## Data supplied
_ _ _ _ _

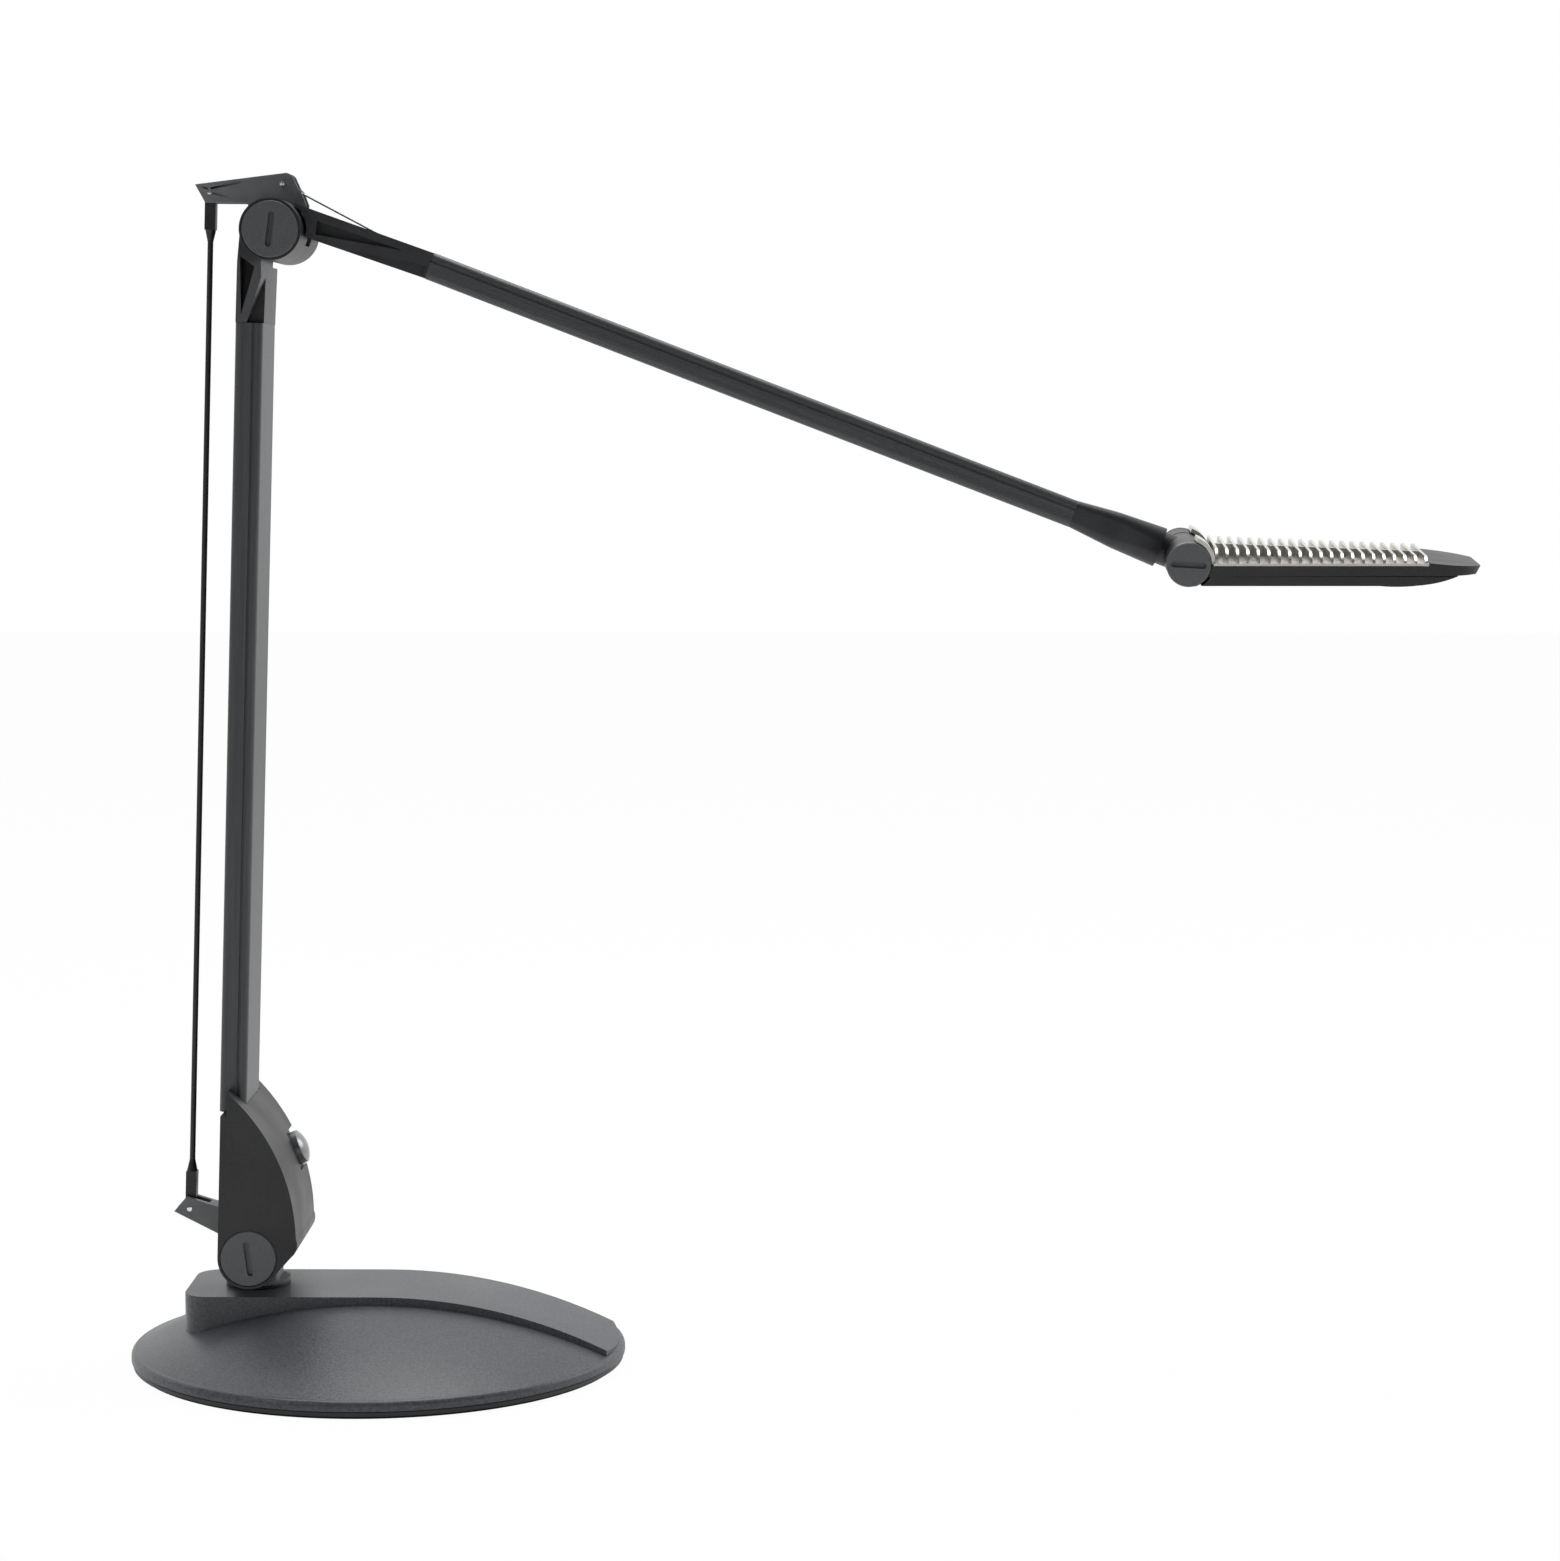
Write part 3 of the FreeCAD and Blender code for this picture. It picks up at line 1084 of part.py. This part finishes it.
PIECES = [
    base_pad, base_plate, base_weight, base_screws, base_cover, swivel_bush,
    hinge_bracket, swivel_nut, lever_pin, link_rod,
    arm_fork, casing_near, casing_far, casing_screws, hinge_bolt, hinge_knob, hinge_cap,
    balance_springs, driver_board, power_inlet, switch_body, power_button, lower_tube,
    elbow_lower, elbow_bolt, elbow_knob, bell_crank, crank_pins, balance_wire,
    elbow_upper, elbow_cap, upper_tube, spring_anchor, arm_spring, arm_cuff, neck_screw, neck,
    head_frame, heat_sink, led_board, led_emitters, head_bezel, diffuser, head_screws,
    head_bolt, head_knob, head_cap,
]

for piece in PIECES:
    save(piece.__name__, piece())
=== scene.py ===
import math

import bpy
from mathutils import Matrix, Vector


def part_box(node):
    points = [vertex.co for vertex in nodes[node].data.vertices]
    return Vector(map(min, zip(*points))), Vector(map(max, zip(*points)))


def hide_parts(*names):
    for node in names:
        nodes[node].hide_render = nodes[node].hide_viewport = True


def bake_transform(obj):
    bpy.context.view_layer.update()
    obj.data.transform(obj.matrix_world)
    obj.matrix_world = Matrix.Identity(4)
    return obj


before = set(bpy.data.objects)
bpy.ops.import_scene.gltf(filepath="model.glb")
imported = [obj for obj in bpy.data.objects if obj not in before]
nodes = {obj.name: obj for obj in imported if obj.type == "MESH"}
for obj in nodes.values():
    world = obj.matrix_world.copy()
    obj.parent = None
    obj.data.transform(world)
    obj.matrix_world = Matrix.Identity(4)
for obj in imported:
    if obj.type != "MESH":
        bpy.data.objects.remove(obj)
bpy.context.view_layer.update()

# Desk lamp with two balanced arms. Places and sizes are in metres, surface features in millimetres.
MM = 0.001
WHITE = (1, 1, 1, 1)
ACROSS = Vector((0, 1, 0))
scene = bpy.context.scene


# ---------------------------------------------------------------- colours and nodes
def to_linear(hex_colour):
    """A colour written as sRGB hex, as the linear values that shaders take."""
    channels = [int(hex_colour[i:i + 2], 16) / 255 for i in (1, 3, 5)]
    linear = [c / 12.92 if c <= 0.04045 else ((c + 0.055) / 1.055) ** 2.4 for c in channels]
    return (*linear, 1.0)


def add_node(tree, kind, inputs=None, **settings):
    """Adds one node. Inputs are values, or output sockets to link from."""
    node = tree.nodes.new(kind)
    for name, value in settings.items():
        setattr(node, name, value)
    for name, value in (inputs or {}).items():
        if isinstance(value, bpy.types.NodeSocket):
            tree.links.new(value, node.inputs[name])
        else:
            node.inputs[name].default_value = value
    return node


def new_material(name):
    material = bpy.data.materials.new(name)
    material.use_nodes = True
    material.node_tree.nodes.clear()
    return material, material.node_tree


def per_metre(size_mm):
    """Texture scale that gives features of about this size."""
    return 1000 / size_mm


def finish_surface(tree, **inputs):
    """The material's one surface shader. Names are written with underscores for spaces."""
    named = {name.replace("_", " "): value for name, value in inputs.items()}
    surface = add_node(tree, "ShaderNodeBsdfPrincipled", named)
    add_node(tree, "ShaderNodeOutputMaterial", {"Surface": surface.outputs[0]})


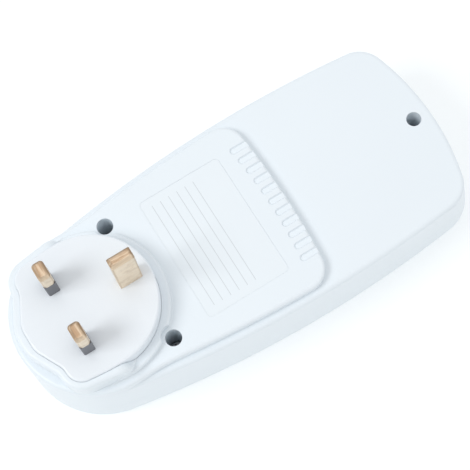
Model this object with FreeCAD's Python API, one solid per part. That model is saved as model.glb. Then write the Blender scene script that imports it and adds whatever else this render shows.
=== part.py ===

_ _ _ _ _

## Your instructions
Repeat every record exactly as written, please.

## Answer to this exercise
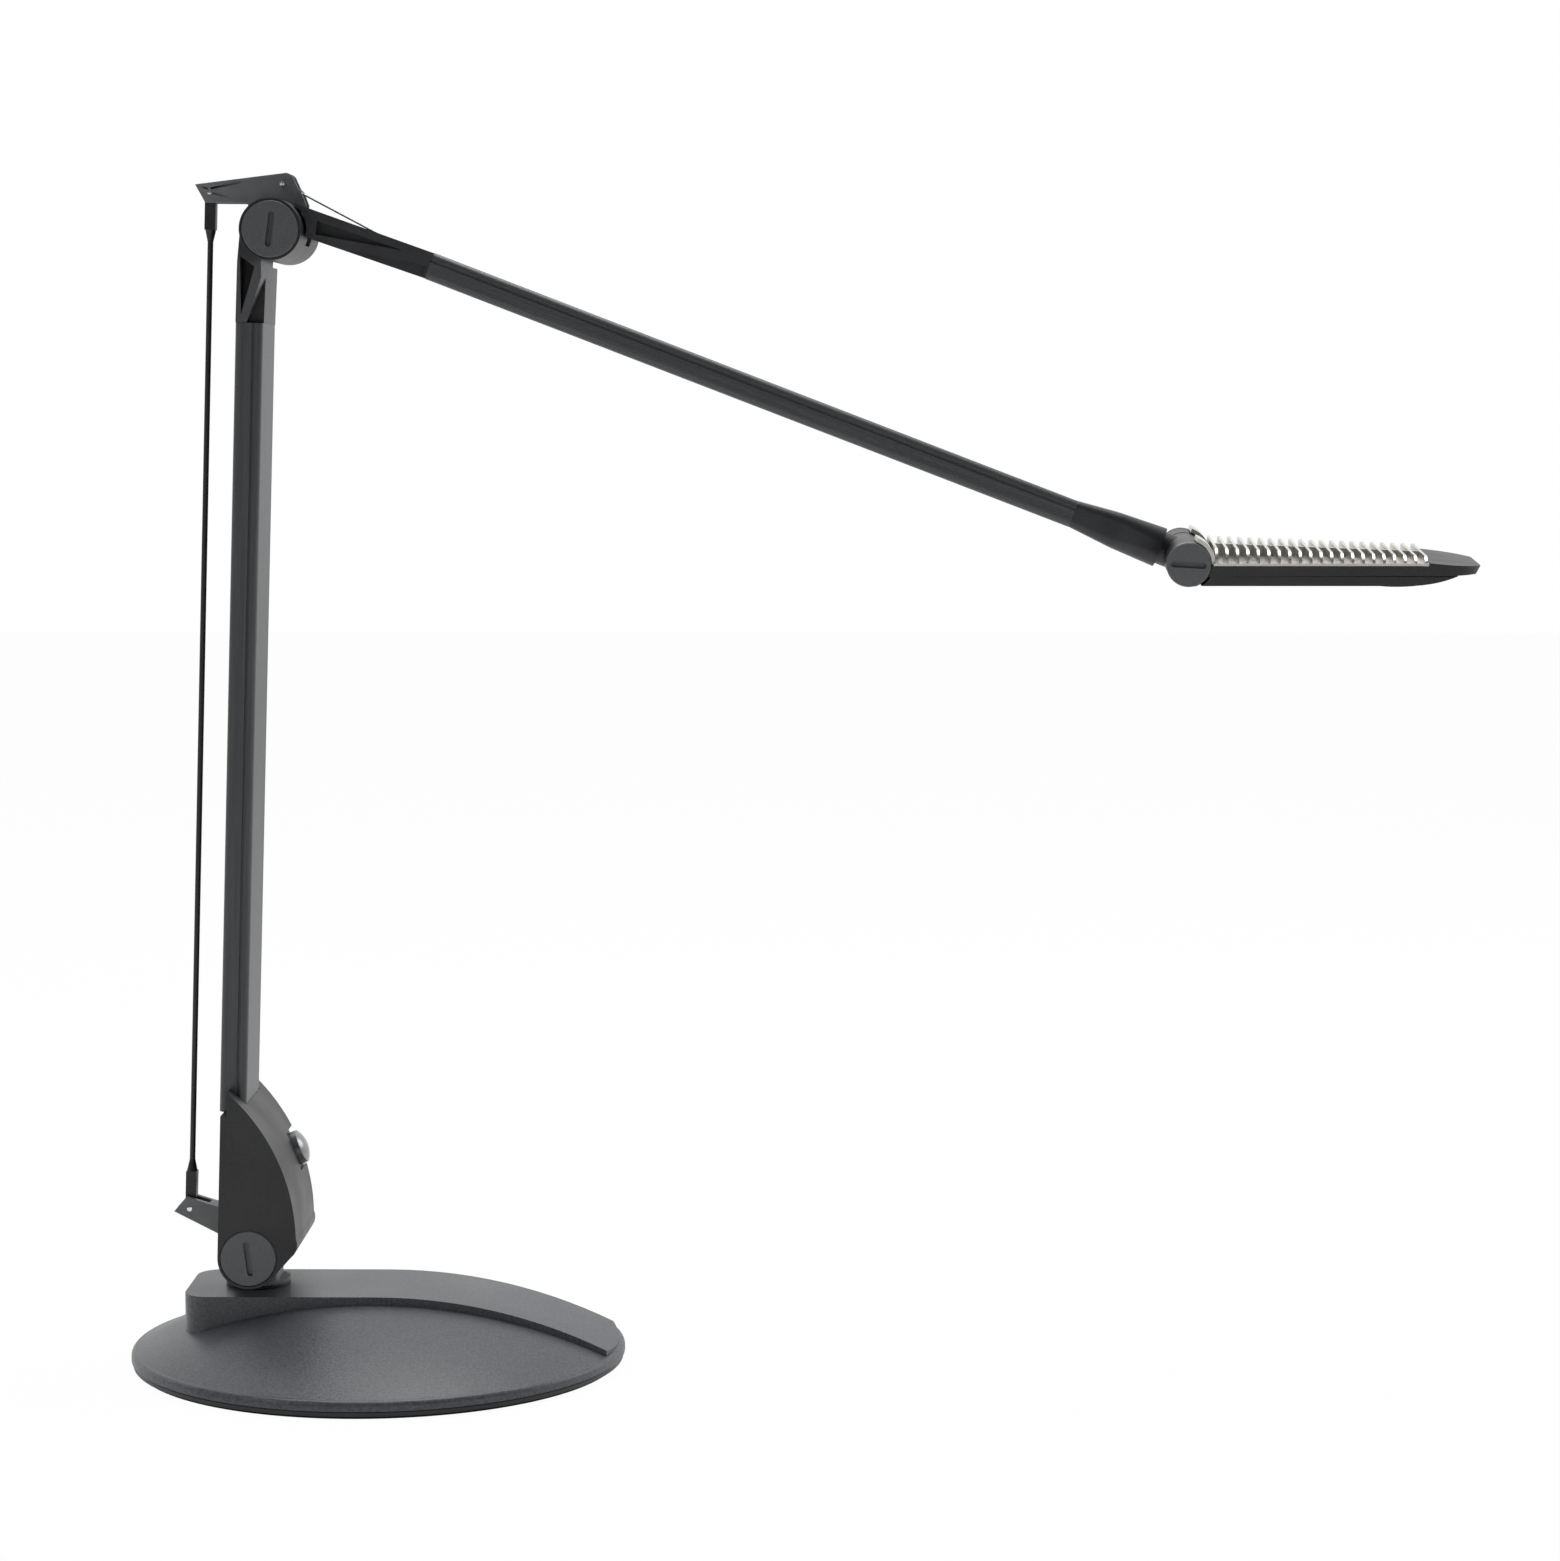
Write part 3 of the FreeCAD and Blender code for this picture. It picks up at line 1084 of part.py. This part finishes it.
PIECES = [
    base_pad, base_plate, base_weight, base_screws, base_cover, swivel_bush,
    hinge_bracket, swivel_nut, lever_pin, link_rod,
    arm_fork, casing_near, casing_far, casing_screws, hinge_bolt, hinge_knob, hinge_cap,
    balance_springs, driver_board, power_inlet, switch_body, power_button, lower_tube,
    elbow_lower, elbow_bolt, elbow_knob, bell_crank, crank_pins, balance_wire,
    elbow_upper, elbow_cap, upper_tube, spring_anchor, arm_spring, arm_cuff, neck_screw, neck,
    head_frame, heat_sink, led_board, led_emitters, head_bezel, diffuser, head_screws,
    head_bolt, head_knob, head_cap,
]

for piece in PIECES:
    save(piece.__name__, piece())
=== scene.py ===
import math

import bpy
from mathutils import Matrix, Vector


def part_box(node):
    points = [vertex.co for vertex in nodes[node].data.vertices]
    return Vector(map(min, zip(*points))), Vector(map(max, zip(*points)))


def hide_parts(*names):
    for node in names:
        nodes[node].hide_render = nodes[node].hide_viewport = True


def bake_transform(obj):
    bpy.context.view_layer.update()
    obj.data.transform(obj.matrix_world)
    obj.matrix_world = Matrix.Identity(4)
    return obj


before = set(bpy.data.objects)
bpy.ops.import_scene.gltf(filepath="model.glb")
imported = [obj for obj in bpy.data.objects if obj not in before]
nodes = {obj.name: obj for obj in imported if obj.type == "MESH"}
for obj in nodes.values():
    world = obj.matrix_world.copy()
    obj.parent = None
    obj.data.transform(world)
    obj.matrix_world = Matrix.Identity(4)
for obj in imported:
    if obj.type != "MESH":
        bpy.data.objects.remove(obj)
bpy.context.view_layer.update()

# Desk lamp with two balanced arms. Places and sizes are in metres, surface features in millimetres.
MM = 0.001
WHITE = (1, 1, 1, 1)
ACROSS = Vector((0, 1, 0))
scene = bpy.context.scene


# ---------------------------------------------------------------- colours and nodes
def to_linear(hex_colour):
    """A colour written as sRGB hex, as the linear values that shaders take."""
    channels = [int(hex_colour[i:i + 2], 16) / 255 for i in (1, 3, 5)]
    linear = [c / 12.92 if c <= 0.04045 else ((c + 0.055) / 1.055) ** 2.4 for c in channels]
    return (*linear, 1.0)


def add_node(tree, kind, inputs=None, **settings):
    """Adds one node. Inputs are values, or output sockets to link from."""
    node = tree.nodes.new(kind)
    for name, value in settings.items():
        setattr(node, name, value)
    for name, value in (inputs or {}).items():
        if isinstance(value, bpy.types.NodeSocket):
            tree.links.new(value, node.inputs[name])
        else:
            node.inputs[name].default_value = value
    return node


def new_material(name):
    material = bpy.data.materials.new(name)
    material.use_nodes = True
    material.node_tree.nodes.clear()
    return material, material.node_tree


def per_metre(size_mm):
    """Texture scale that gives features of about this size."""
    return 1000 / size_mm


def finish_surface(tree, **inputs):
    """The material's one surface shader. Names are written with underscores for spaces."""
    named = {name.replace("_", " "): value for name, value in inputs.items()}
    surface = add_node(tree, "ShaderNodeBsdfPrincipled", named)
    add_node(tree, "ShaderNodeOutputMaterial", {"Surface": surface.outputs[0]})


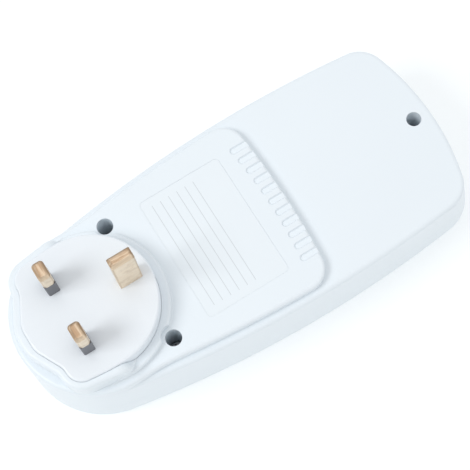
Model this object with FreeCAD's Python API, one solid per part. That model is saved as model.glb. Then write the Blender scene script that imports it and adds whatever else this render shows.
=== part.py ===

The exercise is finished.